Different questions have been asked as regard to God’s gender. In biblical view, God as well as Satan and other heavenly beings are all regarded as a ‘he’, no Angel in the Bible was ever regarded as a ‘she’.
In Igbo metaphysics, there are gods and goddesses. By gods we mean a male deity which the goddesses are female dirties. For instance, among the Nsukka people of Enugu state, Nneumu-Nkwome of Obukpa and the Adoro of Alor-Uno were believed to be female goddesses, while deities like Ezugwu Ewhuru of Amala and many other deities are believed to be male deities. One thing that differentiates the female deities from the male deities is that the female deities usually have female maiden servants that attend to them, while the male deities often have male servants that attend to them.
How do you know a female deity from a male deity? This was usually the task of the seers or diviners, who could see into the spiritual realm and foretell the appearances of these supernatural beings. While some appeared as males others appeared as females. The female deities are often more venerated and endearing to the natives than the male deities, this accounts for why the term ‘mother’ is used for these female deities.
However, when it comes to God in Igbo cosmology, there was no gender assigned to it.

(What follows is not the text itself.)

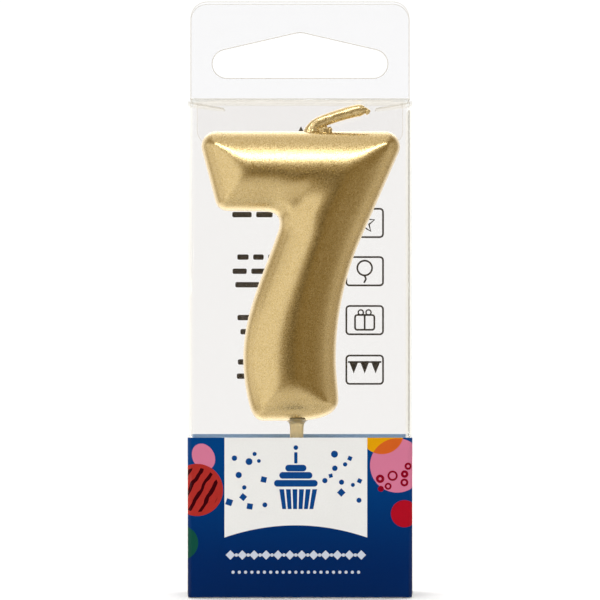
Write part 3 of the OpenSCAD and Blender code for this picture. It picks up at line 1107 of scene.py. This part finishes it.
def studio_world():
    """A pale studio whose brightness depends on direction. The camera itself sees plain white.

    x points right, y away from the camera and z up. Each ramp runs over one of them, or a sum.
    """
    world = bpy.data.worlds.new("studio")
    scene.world = world
    g = Graph("studio", world)
    x, y, z = g.node("SeparateXYZ", {0: g.node("TexCoord").outputs["Generated"]}).outputs
    right_delay, left_delay = -0.40, 0.22    # how much later the bright rear begins at each side
    rear = g.math("MULTIPLY_ADD", g.math("MAXIMUM", x, 0.0), right_delay, y)
    rear = g.math("MULTIPLY_ADD", g.math("MINIMUM", x, 0.0), left_delay, rear)
    level = g.ramp(rear, 0.05, 0.70, 0.0, 1.0)
    parts = [g.ramp(x, 0.0, -0.45, 0.0, 0.2),      # faint glow over the whole left
             g.ramp(x, -0.90, -0.97, 0.0, 0.70),   # far left, next to the side softbox
             g.ramp(x, 0.73, 1.0, 0.0, 0.42),      # far right
             g.ramp(z, 0.70, 0.97, 0.0, 0.68),     # overhead
             g.ramp(z, -0.26, -0.62, 0.0, 0.69),   # below
             g.ramp(g.math("MULTIPLY_ADD", z, 0.6, y), 1.0, 1.14, 0.0, 1.0)]   # high at the rear
    for part in parts:
        level = g.math("ADD", level, part)
    dim_at_camera = g.ramp(y, -0.996, -0.975, 0.45, 1.0)
    path = g.node("LightPath").outputs
    warm_room, plain_room = (0.31, 0.212, 0.075, 1), (0.14, 0.14, 0.14, 1)
    room = g.scaled(g.mix(path["Is Diffuse Ray"], warm_room, plain_room), dim_at_camera)
    light = g.vector("ADD", room, g.scaled((1, 1, 1), level))
    lit = g.node("Background", {"Color": light, "Strength": 1.0}).outputs[0]
    seen = g.node("Background", {"Color": (1, 1, 1, 1), "Strength": 1.05}).outputs[0]
    g.finish(g.node("MixShader", {0: path["Is Camera Ray"], 1: lit, 2: seen}).outputs[0])


studio_world()

TARGET = Vector((0, 0, 0.055))      # the point the lights are aimed at, m


def softbox(name, azimuth, elevation, distance, width, height, radiance):
    """Area light aimed at the object, in metres and degrees. Azimuth 0 is in front, and positive
    azimuths are to the right."""
    a, e = math.radians(azimuth), math.radians(elevation)
    light = bpy.data.lights.new(name, "AREA")
    light.shape = "RECTANGLE"
    light.size, light.size_y = width, height
    light.energy = radiance * math.pi * width * height
    obj = bpy.data.objects.new(name, light)
    scene.collection.objects.link(obj)
    away = Vector((math.sin(a) * math.cos(e), -math.cos(a) * math.cos(e), math.sin(e)))
    obj.location = TARGET + away * distance
    obj.rotation_euler = away.to_track_quat("Z", "Y").to_euler()
    obj.visible_camera = False
    return obj


softbox("key_above", azimuth=0, elevation=43.2, distance=0.95, width=1.0, height=0.135,
        radiance=10.5)
softbox("side_left", azimuth=-47, elevation=-2, distance=1.0, width=0.92, height=1.0,
        radiance=0.80)
floor_wash = softbox("floor_wash", azimuth=180, elevation=62, distance=0.8, width=1.6, height=0.8,
                     radiance=1.3)
floor_wash.visible_glossy = False

FRAME_W = 0.09078      # width that the view takes in at the carton's front face, m
CAMERA_AWAY = 0.667    # distance from the camera to the front face, m
CAMERA_Z = 0.04503     # height of the camera, which looks level, m
camera_data = bpy.data.cameras.new("camera")
camera_data.lens = camera_data.sensor_width * CAMERA_AWAY / FRAME_W
camera_data.clip_start = 0.01
camera = bpy.data.objects.new("camera", camera_data)
scene.collection.objects.link(camera)
camera.location = (0, -HALF_D * MM - CAMERA_AWAY, CAMERA_Z)
camera.rotation_euler = (math.pi / 2, 0, 0)
scene.camera = camera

Permit me to be using the word ‘it’ for God, because that is the pronoun that is used to identify the beings that do not belong to either the male or female category in English grammar.

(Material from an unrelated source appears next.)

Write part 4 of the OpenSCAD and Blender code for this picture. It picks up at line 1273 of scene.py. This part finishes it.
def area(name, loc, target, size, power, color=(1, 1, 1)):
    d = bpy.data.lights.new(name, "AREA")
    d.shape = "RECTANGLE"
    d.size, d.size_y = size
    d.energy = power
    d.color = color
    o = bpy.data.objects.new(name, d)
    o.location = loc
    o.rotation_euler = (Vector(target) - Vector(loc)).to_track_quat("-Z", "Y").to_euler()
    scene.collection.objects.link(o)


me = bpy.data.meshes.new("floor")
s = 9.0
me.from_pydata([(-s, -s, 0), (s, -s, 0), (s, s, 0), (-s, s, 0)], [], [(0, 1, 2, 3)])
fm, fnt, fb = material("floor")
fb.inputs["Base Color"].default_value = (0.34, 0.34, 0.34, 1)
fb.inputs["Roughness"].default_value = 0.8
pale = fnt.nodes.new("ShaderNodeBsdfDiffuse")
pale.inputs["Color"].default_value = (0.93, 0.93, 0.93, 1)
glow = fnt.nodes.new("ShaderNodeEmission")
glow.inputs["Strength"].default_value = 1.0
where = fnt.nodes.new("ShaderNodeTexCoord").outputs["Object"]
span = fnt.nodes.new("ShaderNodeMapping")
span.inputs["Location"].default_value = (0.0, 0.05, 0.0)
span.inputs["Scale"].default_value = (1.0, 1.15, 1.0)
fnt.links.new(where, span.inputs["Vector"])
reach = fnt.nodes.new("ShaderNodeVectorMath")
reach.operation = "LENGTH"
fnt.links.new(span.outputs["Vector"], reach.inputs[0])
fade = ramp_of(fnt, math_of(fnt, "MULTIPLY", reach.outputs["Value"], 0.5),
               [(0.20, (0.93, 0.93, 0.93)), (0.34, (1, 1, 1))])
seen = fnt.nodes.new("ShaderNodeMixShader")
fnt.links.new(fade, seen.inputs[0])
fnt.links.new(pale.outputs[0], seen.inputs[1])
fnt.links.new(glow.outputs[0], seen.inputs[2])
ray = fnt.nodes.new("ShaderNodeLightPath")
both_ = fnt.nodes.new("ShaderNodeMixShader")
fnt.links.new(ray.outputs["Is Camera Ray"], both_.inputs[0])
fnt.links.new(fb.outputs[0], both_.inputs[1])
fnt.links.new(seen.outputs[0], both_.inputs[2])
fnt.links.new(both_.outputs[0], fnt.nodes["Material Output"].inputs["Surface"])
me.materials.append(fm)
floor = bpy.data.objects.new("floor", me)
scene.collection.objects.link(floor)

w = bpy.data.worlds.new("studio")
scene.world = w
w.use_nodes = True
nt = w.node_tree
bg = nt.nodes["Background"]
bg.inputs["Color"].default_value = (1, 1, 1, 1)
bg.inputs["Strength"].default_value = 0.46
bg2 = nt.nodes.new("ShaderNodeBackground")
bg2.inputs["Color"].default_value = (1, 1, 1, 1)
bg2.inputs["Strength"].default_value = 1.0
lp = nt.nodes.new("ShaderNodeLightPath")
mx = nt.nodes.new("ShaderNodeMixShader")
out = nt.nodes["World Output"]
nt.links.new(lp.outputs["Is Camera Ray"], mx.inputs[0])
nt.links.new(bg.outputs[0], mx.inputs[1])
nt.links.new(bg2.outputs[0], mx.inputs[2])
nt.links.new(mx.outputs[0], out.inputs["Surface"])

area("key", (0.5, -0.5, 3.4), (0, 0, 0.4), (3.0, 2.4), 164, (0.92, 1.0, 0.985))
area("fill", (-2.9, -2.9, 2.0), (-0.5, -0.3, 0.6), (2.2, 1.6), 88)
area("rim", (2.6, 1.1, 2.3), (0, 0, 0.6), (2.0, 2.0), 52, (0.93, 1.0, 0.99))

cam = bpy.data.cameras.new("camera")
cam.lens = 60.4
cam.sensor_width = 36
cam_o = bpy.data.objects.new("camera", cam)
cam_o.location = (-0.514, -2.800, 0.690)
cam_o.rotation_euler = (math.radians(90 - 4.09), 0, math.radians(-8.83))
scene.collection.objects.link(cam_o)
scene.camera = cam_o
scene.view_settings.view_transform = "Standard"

When it comes to God, Igbo people never address God as a ‘he’ that is because of the following reasons: Firstly, among the humans an animals, a male is identified by the possession of male reproductive organs, of which God has never been known to posses any.
Secondly, the Igbo people believe that after God created the world, it withdrew from it and secluded itself. God’s manifestation and appearance cannot be fixed to any shape or form as the gods and goddesses do but it manifests to us through the myriads of its creations. In fact, the Igbo people believe that God is everywhere and can be worshipped anywhere, even under the great Iroko tree. However, God was worshiped through the medium of its smaller servants, the smaller gods and goddesses. So, in worship, the Igbo people first call on the God of creation (“Chukwu okike”), before calling on the other gods.
From the above explanations, the stand of the Igbo culture is clear - God is neither a male nor female; God is simply God and cannot be described with a gender. The Christina religion is yet to clarify us on why they refer to God as a ‘he’.
Content created and supplied by: FrankChukwu (via Opera News )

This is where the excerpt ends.